* [THE REQUEST]: Your task is to reproduce the material exactly.

— begin DATA PROVIDED —

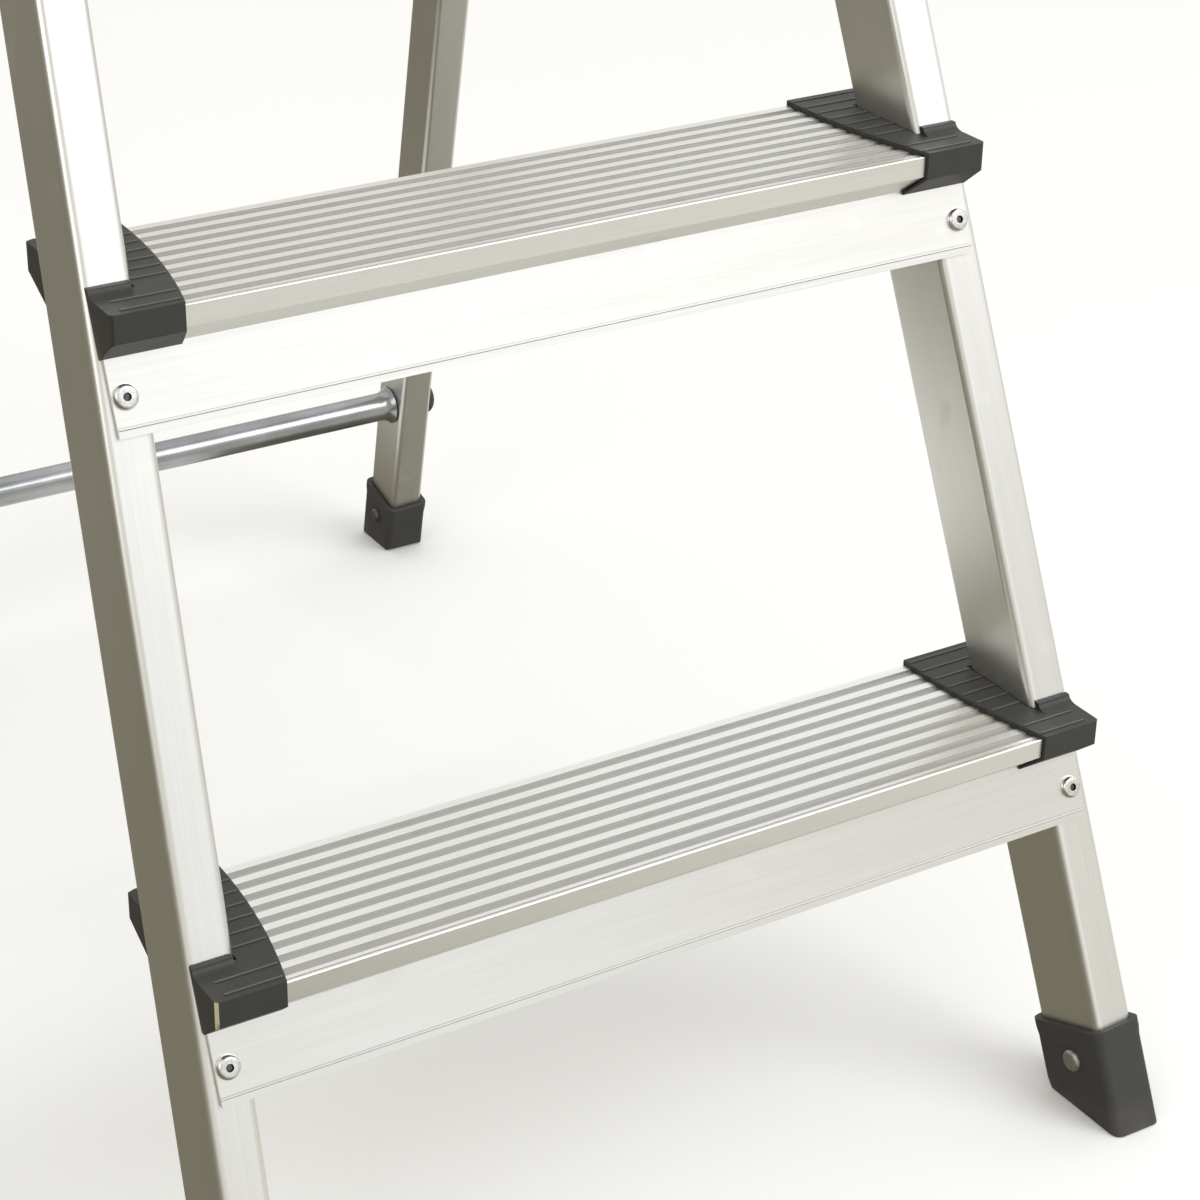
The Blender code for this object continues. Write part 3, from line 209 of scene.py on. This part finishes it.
def zinc(name):
    made = Finish(name)
    cloud = made.noise(made.place((1, 0, 0), (1, 1, 0.5)), zincLook["cloudScale"], 5.0)
    drawn = made.noise(made.place((1, 0, 0), (1, 1, 0.01)), zincLook["drawnScale"], 2.0)
    made.bump(drawn, 0.06, 0.0003)
    tone = made.clamp(0.7 * cloud + 0.3 * drawn, 0.35, 0.7)
    return made.look(
        colour=made.blend(tone, zincLook["dark"], zincLook["light"]),
        roughness=zincLook["roughness"] + 0.14 * cloud,
        metallic=1.0,
    )


rivetLook = {
    "light": (0.88, 0.87, 0.85),
    "dark": (0.66, 0.65, 0.63),
    "roughness": 0.20,
    "dentScale": 900.0,
}


def rivetMetal(name, shade=1.0, rougher=0.0):
    made = Finish(name)
    dents = made.noise(made.place(None), rivetLook["dentScale"], 3.0)
    made.bump(dents, 0.07, 0.0002)
    dark = [part * shade for part in rivetLook["dark"]]
    light = [part * shade for part in rivetLook["light"]]
    return made.look(
        colour=made.blend(made.clamp(dents, 0.35, 0.65), dark, light),
        roughness=rivetLook["roughness"] + rougher + 0.16 * dents,
        metallic=1.0,
    )


plasticLook = {
    "light": (0.034, 0.034, 0.031),
    "dark": (0.020, 0.020, 0.019),
    "scraped": (0.42, 0.38, 0.24),
    "roughness": 0.34,
    "grainScale": 2600.0,
    "glossScale": 70.0,
    "chipScale": 220.0,
}


def plastic(name, lift=1.0, smoother=0.0):
    # spark-eroded mould grain, with slow changes of gloss
    made = Finish(name)
    grain = made.noise(made.place(None), plasticLook["grainScale"], 3.0)
    gloss = made.noise(made.place(None), plasticLook["glossScale"], 3.0)
    made.bump(grain, 0.16, 0.0004)
    dark = [part * lift for part in plasticLook["dark"]]
    light = [part * lift for part in plasticLook["light"]]
    return made.look(
        colour=made.blend(0.5 * grain + 0.5 * gloss, dark, light),
        roughness=plasticLook["roughness"] - smoother + 0.12 * grain + 0.12 * gloss,
        metallic=0.0,
    )


rubberLook = {
    "light": (0.045, 0.044, 0.043),
    "dark": (0.026, 0.026, 0.025),
    "dust": (0.15, 0.14, 0.12),
    "dustHeight": 0.016,
    "roughness": 0.52,
    "grainScale": 1500.0,
    "cloudScale": 45.0,
}


def rubber(name, lift=1.0):
    made = Finish(name)
    grain = made.noise(made.place(None), rubberLook["grainScale"], 5.0)
    cloud = made.noise(made.place(None), rubberLook["cloudScale"], 4.0)
    spot = made.add("ShaderNodeTexCoord", {}, {}, "Object")
    height = made.add("ShaderNodeSeparateXYZ", {}, {"Vector": spot}, 2)
    low = 1 - made.clamp(height, 0.0, rubberLook["dustHeight"])
    dusty = low * made.clamp(cloud, 0.35, 0.75)
    dark = [part * lift for part in rubberLook["dark"]]
    light = [part * lift for part in rubberLook["light"]]
    colour = made.blend(0.5 * grain + 0.5 * cloud, dark, light)
    made.bump(0.7 * grain + 0.3 * cloud, 0.30, 0.0005)
    return made.look(
        colour=made.blend(0.35 * dusty, colour, rubberLook["dust"]),
        roughness=rubberLook["roughness"] + 0.14 * grain + 0.18 * dusty,
        metallic=0.0,
    )


def wornPlastic(name):
    # a knocked edge, scraped down to paler material in places
    made = Finish(name)
    chips = made.clamp(made.noise(made.place(None), plasticLook["chipScale"], 6.0), 0.26, 0.44)
    made.bump(chips, 0.3, 0.0004)
    return made.look(
        colour=made.blend(chips, plasticLook["light"], plasticLook["scraped"]),
        roughness=0.42 + 0.2 * chips,
        metallic=0.0,
    )


stileAlong = {
    word: (-side * ladder["splay"], math.tan(ladder["lean"]), 1) for word, side in sides.items()
}
finishes = {
    "treadSatin": aluminium("treadSatin", (1, 0, 0)),
    # rib tops: a lighter copy of the aluminium, painted highlight; grooves: a darker, rougher copy,
    # painted shade
    "treadRibHighlight": aluminium("treadRibHighlight", (1, 0, 0), 1.12, 0.02),
    "treadGrooveShade": aluminium("treadGrooveShade", (1, 0, 0), 0.68, 0.22),
    "railSatin": aluminium("railSatin", stileAlong["right"]),
    # a lighter, glossier copy for the rounded edge strips: painted highlight
    "edgeHighlight": aluminium("edgeHighlight", (1, 0, 0), 1.10, -0.08),
    # a darker copy of the aluminium for the rear legs: painted shade
    "legSatinShade": aluminium("legSatinShade", (0, -math.tan(ladder["rearLean"]), 1), 0.86, 0.04),
    "zincPlate": zinc("zincPlate"),
    "rivetBright": rivetMetal("rivetBright"),
    # a near-black copy of the rivet metal for the bores: painted shade
    "rivetBoreShade": rivetMetal("rivetBoreShade", 0.16),
    "rivetDull": rivetMetal("rivetDull", 0.62, 0.22),
    # a much darker, rougher copy of the rivet metal, used on the rear foot rivets
    "rivetDarkest": rivetMetal("rivetDarkest", 0.22, 0.30),
    "capPlastic": plastic("capPlastic"),
    # paler, glossier rounded edges of the mouldings: painted highlight
    "capEdgeHighlight": plastic("capEdgeHighlight", 2.6, 0.08),
    # paler tops of the raised cap lines: painted highlight
    "capLineHighlight": plastic("capLineHighlight", 3.4, 0.04),
    "capWorn": wornPlastic("capWorn"),
    "bootRubber": rubber("bootRubber"),
    # lighter rounded boot edges: painted highlight
    "bootEdgeHighlight": rubber("bootEdgeHighlight", 1.5),
}
for word in sides:
    finishes[f"stileSatin{word}"] = aluminium(f"stileSatin{word}", stileAlong[word])
print("finishes made")


def alone(piece):
    if bpy.context.mode != "OBJECT":
        bpy.ops.object.mode_set(mode="OBJECT")
    bpy.ops.object.select_all(action="DESELECT")
    piece.select_set(True)
    bpy.context.view_layer.objects.active = piece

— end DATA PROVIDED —

* [EXERCISE RESPONSE]:
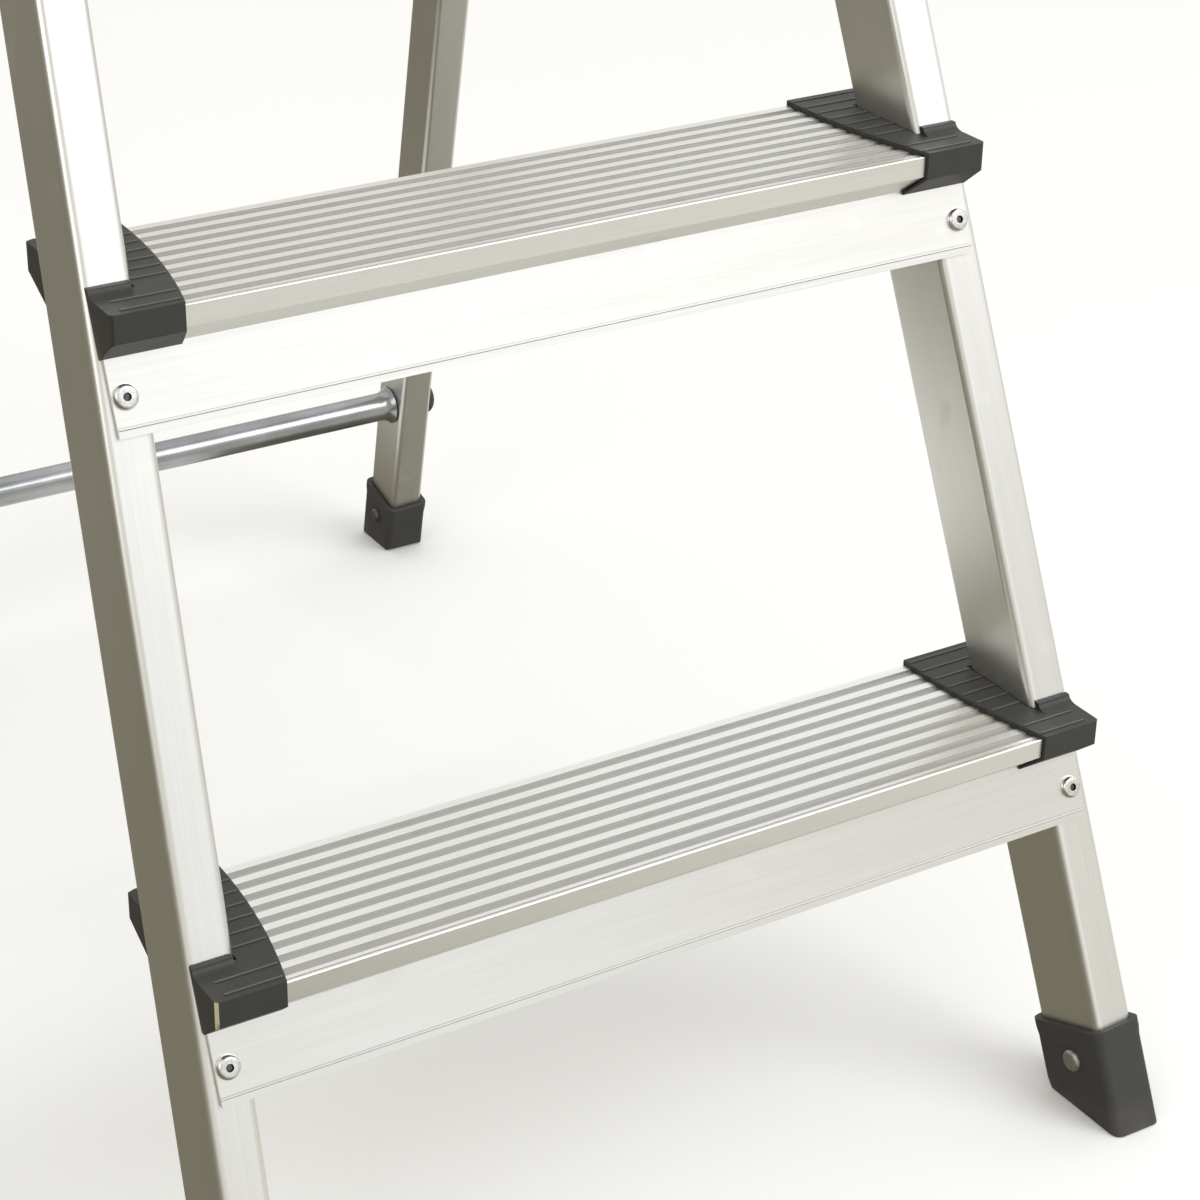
The Blender code for this object continues. Write part 3, from line 209 of scene.py on. This part finishes it.
def zinc(name):
    made = Finish(name)
    cloud = made.noise(made.place((1, 0, 0), (1, 1, 0.5)), zincLook["cloudScale"], 5.0)
    drawn = made.noise(made.place((1, 0, 0), (1, 1, 0.01)), zincLook["drawnScale"], 2.0)
    made.bump(drawn, 0.06, 0.0003)
    tone = made.clamp(0.7 * cloud + 0.3 * drawn, 0.35, 0.7)
    return made.look(
        colour=made.blend(tone, zincLook["dark"], zincLook["light"]),
        roughness=zincLook["roughness"] + 0.14 * cloud,
        metallic=1.0,
    )


rivetLook = {
    "light": (0.88, 0.87, 0.85),
    "dark": (0.66, 0.65, 0.63),
    "roughness": 0.20,
    "dentScale": 900.0,
}


def rivetMetal(name, shade=1.0, rougher=0.0):
    made = Finish(name)
    dents = made.noise(made.place(None), rivetLook["dentScale"], 3.0)
    made.bump(dents, 0.07, 0.0002)
    dark = [part * shade for part in rivetLook["dark"]]
    light = [part * shade for part in rivetLook["light"]]
    return made.look(
        colour=made.blend(made.clamp(dents, 0.35, 0.65), dark, light),
        roughness=rivetLook["roughness"] + rougher + 0.16 * dents,
        metallic=1.0,
    )


plasticLook = {
    "light": (0.034, 0.034, 0.031),
    "dark": (0.020, 0.020, 0.019),
    "scraped": (0.42, 0.38, 0.24),
    "roughness": 0.34,
    "grainScale": 2600.0,
    "glossScale": 70.0,
    "chipScale": 220.0,
}


def plastic(name, lift=1.0, smoother=0.0):
    # spark-eroded mould grain, with slow changes of gloss
    made = Finish(name)
    grain = made.noise(made.place(None), plasticLook["grainScale"], 3.0)
    gloss = made.noise(made.place(None), plasticLook["glossScale"], 3.0)
    made.bump(grain, 0.16, 0.0004)
    dark = [part * lift for part in plasticLook["dark"]]
    light = [part * lift for part in plasticLook["light"]]
    return made.look(
        colour=made.blend(0.5 * grain + 0.5 * gloss, dark, light),
        roughness=plasticLook["roughness"] - smoother + 0.12 * grain + 0.12 * gloss,
        metallic=0.0,
    )


rubberLook = {
    "light": (0.045, 0.044, 0.043),
    "dark": (0.026, 0.026, 0.025),
    "dust": (0.15, 0.14, 0.12),
    "dustHeight": 0.016,
    "roughness": 0.52,
    "grainScale": 1500.0,
    "cloudScale": 45.0,
}


def rubber(name, lift=1.0):
    made = Finish(name)
    grain = made.noise(made.place(None), rubberLook["grainScale"], 5.0)
    cloud = made.noise(made.place(None), rubberLook["cloudScale"], 4.0)
    spot = made.add("ShaderNodeTexCoord", {}, {}, "Object")
    height = made.add("ShaderNodeSeparateXYZ", {}, {"Vector": spot}, 2)
    low = 1 - made.clamp(height, 0.0, rubberLook["dustHeight"])
    dusty = low * made.clamp(cloud, 0.35, 0.75)
    dark = [part * lift for part in rubberLook["dark"]]
    light = [part * lift for part in rubberLook["light"]]
    colour = made.blend(0.5 * grain + 0.5 * cloud, dark, light)
    made.bump(0.7 * grain + 0.3 * cloud, 0.30, 0.0005)
    return made.look(
        colour=made.blend(0.35 * dusty, colour, rubberLook["dust"]),
        roughness=rubberLook["roughness"] + 0.14 * grain + 0.18 * dusty,
        metallic=0.0,
    )


def wornPlastic(name):
    # a knocked edge, scraped down to paler material in places
    made = Finish(name)
    chips = made.clamp(made.noise(made.place(None), plasticLook["chipScale"], 6.0), 0.26, 0.44)
    made.bump(chips, 0.3, 0.0004)
    return made.look(
        colour=made.blend(chips, plasticLook["light"], plasticLook["scraped"]),
        roughness=0.42 + 0.2 * chips,
        metallic=0.0,
    )


stileAlong = {
    word: (-side * ladder["splay"], math.tan(ladder["lean"]), 1) for word, side in sides.items()
}
finishes = {
    "treadSatin": aluminium("treadSatin", (1, 0, 0)),
    # rib tops: a lighter copy of the aluminium, painted highlight; grooves: a darker, rougher copy,
    # painted shade
    "treadRibHighlight": aluminium("treadRibHighlight", (1, 0, 0), 1.12, 0.02),
    "treadGrooveShade": aluminium("treadGrooveShade", (1, 0, 0), 0.68, 0.22),
    "railSatin": aluminium("railSatin", stileAlong["right"]),
    # a lighter, glossier copy for the rounded edge strips: painted highlight
    "edgeHighlight": aluminium("edgeHighlight", (1, 0, 0), 1.10, -0.08),
    # a darker copy of the aluminium for the rear legs: painted shade
    "legSatinShade": aluminium("legSatinShade", (0, -math.tan(ladder["rearLean"]), 1), 0.86, 0.04),
    "zincPlate": zinc("zincPlate"),
    "rivetBright": rivetMetal("rivetBright"),
    # a near-black copy of the rivet metal for the bores: painted shade
    "rivetBoreShade": rivetMetal("rivetBoreShade", 0.16),
    "rivetDull": rivetMetal("rivetDull", 0.62, 0.22),
    # a much darker, rougher copy of the rivet metal, used on the rear foot rivets
    "rivetDarkest": rivetMetal("rivetDarkest", 0.22, 0.30),
    "capPlastic": plastic("capPlastic"),
    # paler, glossier rounded edges of the mouldings: painted highlight
    "capEdgeHighlight": plastic("capEdgeHighlight", 2.6, 0.08),
    # paler tops of the raised cap lines: painted highlight
    "capLineHighlight": plastic("capLineHighlight", 3.4, 0.04),
    "capWorn": wornPlastic("capWorn"),
    "bootRubber": rubber("bootRubber"),
    # lighter rounded boot edges: painted highlight
    "bootEdgeHighlight": rubber("bootEdgeHighlight", 1.5),
}
for word in sides:
    finishes[f"stileSatin{word}"] = aluminium(f"stileSatin{word}", stileAlong[word])
print("finishes made")


def alone(piece):
    if bpy.context.mode != "OBJECT":
        bpy.ops.object.mode_set(mode="OBJECT")
    bpy.ops.object.select_all(action="DESELECT")
    piece.select_set(True)
    bpy.context.view_layer.objects.active = piece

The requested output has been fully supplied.